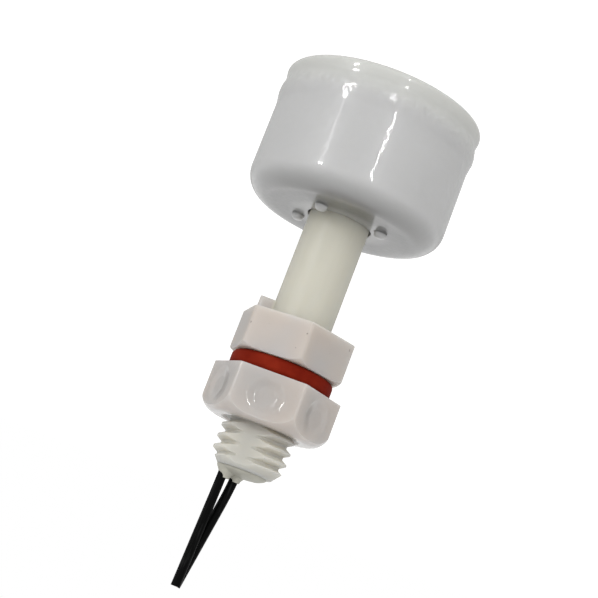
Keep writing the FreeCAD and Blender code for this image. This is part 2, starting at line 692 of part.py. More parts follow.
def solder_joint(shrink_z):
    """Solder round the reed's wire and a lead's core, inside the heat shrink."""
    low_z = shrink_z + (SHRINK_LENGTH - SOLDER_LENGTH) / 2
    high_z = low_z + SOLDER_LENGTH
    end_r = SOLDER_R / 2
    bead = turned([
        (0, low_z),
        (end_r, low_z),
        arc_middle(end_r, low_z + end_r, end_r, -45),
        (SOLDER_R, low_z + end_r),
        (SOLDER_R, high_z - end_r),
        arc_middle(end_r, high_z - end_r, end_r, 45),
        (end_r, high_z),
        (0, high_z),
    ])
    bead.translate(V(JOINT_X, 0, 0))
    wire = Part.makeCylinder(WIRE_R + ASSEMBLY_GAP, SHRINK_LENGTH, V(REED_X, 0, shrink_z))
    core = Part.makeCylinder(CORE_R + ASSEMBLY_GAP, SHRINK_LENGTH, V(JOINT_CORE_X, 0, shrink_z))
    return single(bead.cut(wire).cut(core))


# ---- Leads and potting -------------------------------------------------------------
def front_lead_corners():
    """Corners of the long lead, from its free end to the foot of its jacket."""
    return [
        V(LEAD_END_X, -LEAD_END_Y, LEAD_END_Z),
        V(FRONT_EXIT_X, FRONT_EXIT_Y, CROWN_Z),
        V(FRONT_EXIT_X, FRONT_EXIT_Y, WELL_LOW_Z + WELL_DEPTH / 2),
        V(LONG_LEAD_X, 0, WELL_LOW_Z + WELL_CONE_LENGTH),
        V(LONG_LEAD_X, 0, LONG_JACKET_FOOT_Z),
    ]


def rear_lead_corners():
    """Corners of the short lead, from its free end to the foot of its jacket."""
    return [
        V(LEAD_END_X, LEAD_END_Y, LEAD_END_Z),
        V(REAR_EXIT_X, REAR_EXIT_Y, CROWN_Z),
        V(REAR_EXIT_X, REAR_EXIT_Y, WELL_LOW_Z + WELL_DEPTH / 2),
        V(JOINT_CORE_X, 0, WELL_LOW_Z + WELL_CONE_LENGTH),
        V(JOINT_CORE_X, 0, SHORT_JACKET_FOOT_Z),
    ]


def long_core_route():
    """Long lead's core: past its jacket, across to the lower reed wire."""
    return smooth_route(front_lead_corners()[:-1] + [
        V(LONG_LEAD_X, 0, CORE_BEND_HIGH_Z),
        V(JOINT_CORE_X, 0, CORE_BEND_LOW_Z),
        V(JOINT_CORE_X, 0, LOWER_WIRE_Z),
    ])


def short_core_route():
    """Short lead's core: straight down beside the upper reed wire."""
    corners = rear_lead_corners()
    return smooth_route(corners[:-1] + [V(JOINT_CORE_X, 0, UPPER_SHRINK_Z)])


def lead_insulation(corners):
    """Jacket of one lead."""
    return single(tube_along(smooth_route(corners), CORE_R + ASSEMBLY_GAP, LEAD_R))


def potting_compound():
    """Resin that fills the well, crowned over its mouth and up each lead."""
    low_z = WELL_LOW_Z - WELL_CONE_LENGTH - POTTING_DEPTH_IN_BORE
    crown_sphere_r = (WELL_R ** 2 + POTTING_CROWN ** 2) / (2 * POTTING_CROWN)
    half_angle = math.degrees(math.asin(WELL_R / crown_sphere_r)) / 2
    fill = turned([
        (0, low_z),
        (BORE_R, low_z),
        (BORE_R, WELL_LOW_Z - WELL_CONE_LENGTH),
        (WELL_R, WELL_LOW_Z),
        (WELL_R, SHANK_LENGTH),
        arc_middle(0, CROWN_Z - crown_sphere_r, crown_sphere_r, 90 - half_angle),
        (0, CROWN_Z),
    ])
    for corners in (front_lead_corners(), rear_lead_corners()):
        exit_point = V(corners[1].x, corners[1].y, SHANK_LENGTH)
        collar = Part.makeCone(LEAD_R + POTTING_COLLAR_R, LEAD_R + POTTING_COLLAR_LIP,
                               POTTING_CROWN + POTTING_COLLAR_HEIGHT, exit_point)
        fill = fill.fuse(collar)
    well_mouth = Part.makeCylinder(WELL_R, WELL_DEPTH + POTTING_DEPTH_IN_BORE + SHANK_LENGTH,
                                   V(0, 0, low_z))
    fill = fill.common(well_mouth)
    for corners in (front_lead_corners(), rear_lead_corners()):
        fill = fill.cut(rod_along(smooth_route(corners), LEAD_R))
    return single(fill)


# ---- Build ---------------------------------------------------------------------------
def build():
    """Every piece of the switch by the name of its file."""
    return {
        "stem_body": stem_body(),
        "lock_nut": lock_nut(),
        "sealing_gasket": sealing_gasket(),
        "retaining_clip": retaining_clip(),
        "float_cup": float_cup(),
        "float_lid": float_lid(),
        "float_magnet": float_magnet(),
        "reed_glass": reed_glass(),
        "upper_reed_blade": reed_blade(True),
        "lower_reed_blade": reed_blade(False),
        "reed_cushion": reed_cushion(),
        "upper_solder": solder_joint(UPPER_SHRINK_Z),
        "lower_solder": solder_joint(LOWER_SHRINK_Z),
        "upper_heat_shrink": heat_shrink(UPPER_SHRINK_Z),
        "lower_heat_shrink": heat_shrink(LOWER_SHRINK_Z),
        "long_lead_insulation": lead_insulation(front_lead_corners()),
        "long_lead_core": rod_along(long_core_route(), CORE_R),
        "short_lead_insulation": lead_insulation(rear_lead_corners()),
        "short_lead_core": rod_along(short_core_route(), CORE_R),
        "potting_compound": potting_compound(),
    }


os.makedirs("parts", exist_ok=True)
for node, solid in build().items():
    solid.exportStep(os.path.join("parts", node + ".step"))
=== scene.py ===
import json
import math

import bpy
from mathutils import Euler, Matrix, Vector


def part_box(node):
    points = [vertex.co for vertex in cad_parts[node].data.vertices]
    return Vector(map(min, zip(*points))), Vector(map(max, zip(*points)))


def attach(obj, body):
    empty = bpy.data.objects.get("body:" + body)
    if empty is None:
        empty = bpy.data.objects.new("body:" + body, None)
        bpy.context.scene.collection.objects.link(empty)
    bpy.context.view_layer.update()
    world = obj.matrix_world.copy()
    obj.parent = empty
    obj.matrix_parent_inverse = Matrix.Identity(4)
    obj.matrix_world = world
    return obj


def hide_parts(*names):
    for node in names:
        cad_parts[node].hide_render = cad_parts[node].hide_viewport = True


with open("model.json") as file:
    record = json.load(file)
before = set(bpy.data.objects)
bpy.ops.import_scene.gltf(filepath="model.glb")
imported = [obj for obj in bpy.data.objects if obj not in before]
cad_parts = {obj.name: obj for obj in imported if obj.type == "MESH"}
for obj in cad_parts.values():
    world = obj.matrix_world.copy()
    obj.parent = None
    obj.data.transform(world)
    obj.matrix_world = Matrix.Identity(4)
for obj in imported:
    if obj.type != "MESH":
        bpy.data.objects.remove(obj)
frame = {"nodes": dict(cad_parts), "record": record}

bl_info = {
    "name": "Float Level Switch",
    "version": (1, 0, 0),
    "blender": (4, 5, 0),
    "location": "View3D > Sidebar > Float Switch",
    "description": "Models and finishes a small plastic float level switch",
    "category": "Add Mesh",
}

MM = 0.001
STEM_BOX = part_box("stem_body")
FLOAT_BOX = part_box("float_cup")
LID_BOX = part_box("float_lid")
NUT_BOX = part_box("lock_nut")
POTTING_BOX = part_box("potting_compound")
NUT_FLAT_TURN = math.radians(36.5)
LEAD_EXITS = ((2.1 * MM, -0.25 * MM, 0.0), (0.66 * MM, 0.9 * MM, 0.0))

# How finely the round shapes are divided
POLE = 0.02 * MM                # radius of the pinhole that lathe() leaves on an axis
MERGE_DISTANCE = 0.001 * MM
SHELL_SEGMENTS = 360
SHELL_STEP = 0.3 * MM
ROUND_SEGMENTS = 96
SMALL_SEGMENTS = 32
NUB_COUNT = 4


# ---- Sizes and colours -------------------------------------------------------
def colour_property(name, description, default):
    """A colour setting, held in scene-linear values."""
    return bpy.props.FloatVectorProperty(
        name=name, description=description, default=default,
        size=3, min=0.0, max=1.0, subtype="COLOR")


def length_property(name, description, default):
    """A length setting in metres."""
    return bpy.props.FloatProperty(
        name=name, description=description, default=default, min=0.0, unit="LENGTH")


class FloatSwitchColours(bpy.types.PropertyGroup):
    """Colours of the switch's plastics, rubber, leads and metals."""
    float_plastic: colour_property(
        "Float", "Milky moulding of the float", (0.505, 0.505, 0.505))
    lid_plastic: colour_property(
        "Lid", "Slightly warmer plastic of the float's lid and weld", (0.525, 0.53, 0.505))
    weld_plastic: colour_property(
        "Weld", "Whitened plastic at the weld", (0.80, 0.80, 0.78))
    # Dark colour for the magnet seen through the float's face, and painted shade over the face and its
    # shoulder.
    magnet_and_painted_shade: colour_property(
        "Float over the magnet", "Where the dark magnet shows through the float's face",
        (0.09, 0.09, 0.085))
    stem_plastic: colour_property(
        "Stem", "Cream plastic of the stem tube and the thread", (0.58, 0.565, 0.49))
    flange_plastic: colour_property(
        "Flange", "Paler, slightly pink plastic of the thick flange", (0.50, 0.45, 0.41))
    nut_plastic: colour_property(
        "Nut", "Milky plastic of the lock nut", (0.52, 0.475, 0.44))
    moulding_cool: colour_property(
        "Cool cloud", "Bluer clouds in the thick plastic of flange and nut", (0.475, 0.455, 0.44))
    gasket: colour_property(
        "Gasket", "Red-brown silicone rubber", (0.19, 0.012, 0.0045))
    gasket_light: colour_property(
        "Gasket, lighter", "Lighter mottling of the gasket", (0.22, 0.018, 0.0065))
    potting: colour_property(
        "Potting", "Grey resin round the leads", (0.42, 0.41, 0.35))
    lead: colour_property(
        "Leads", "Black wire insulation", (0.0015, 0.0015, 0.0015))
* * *
* _Task statement_
Your task is to extract exactly the lines starting at the line with "# ---- Build" and ending at the line with "before = set(bpy.data.objects)", including both ends, and no other lines.

* _Problem solution_
# ---- Build ---------------------------------------------------------------------------
def build():
    """Every piece of the switch by the name of its file."""
    return {
        "stem_body": stem_body(),
        "lock_nut": lock_nut(),
        "sealing_gasket": sealing_gasket(),
        "retaining_clip": retaining_clip(),
        "float_cup": float_cup(),
        "float_lid": float_lid(),
        "float_magnet": float_magnet(),
        "reed_glass": reed_glass(),
        "upper_reed_blade": reed_blade(True),
        "lower_reed_blade": reed_blade(False),
        "reed_cushion": reed_cushion(),
        "upper_solder": solder_joint(UPPER_SHRINK_Z),
        "lower_solder": solder_joint(LOWER_SHRINK_Z),
        "upper_heat_shrink": heat_shrink(UPPER_SHRINK_Z),
        "lower_heat_shrink": heat_shrink(LOWER_SHRINK_Z),
        "long_lead_insulation": lead_insulation(front_lead_corners()),
        "long_lead_core": rod_along(long_core_route(), CORE_R),
        "short_lead_insulation": lead_insulation(rear_lead_corners()),
        "short_lead_core": rod_along(short_core_route(), CORE_R),
        "potting_compound": potting_compound(),
    }


os.makedirs("parts", exist_ok=True)
for node, solid in build().items():
    solid.exportStep(os.path.join("parts", node + ".step"))
=== scene.py ===
import json
import math

import bpy
from mathutils import Euler, Matrix, Vector


def part_box(node):
    points = [vertex.co for vertex in cad_parts[node].data.vertices]
    return Vector(map(min, zip(*points))), Vector(map(max, zip(*points)))


def attach(obj, body):
    empty = bpy.data.objects.get("body:" + body)
    if empty is None:
        empty = bpy.data.objects.new("body:" + body, None)
        bpy.context.scene.collection.objects.link(empty)
    bpy.context.view_layer.update()
    world = obj.matrix_world.copy()
    obj.parent = empty
    obj.matrix_parent_inverse = Matrix.Identity(4)
    obj.matrix_world = world
    return obj


def hide_parts(*names):
    for node in names:
        cad_parts[node].hide_render = cad_parts[node].hide_viewport = True


with open("model.json") as file:
    record = json.load(file)
before = set(bpy.data.objects)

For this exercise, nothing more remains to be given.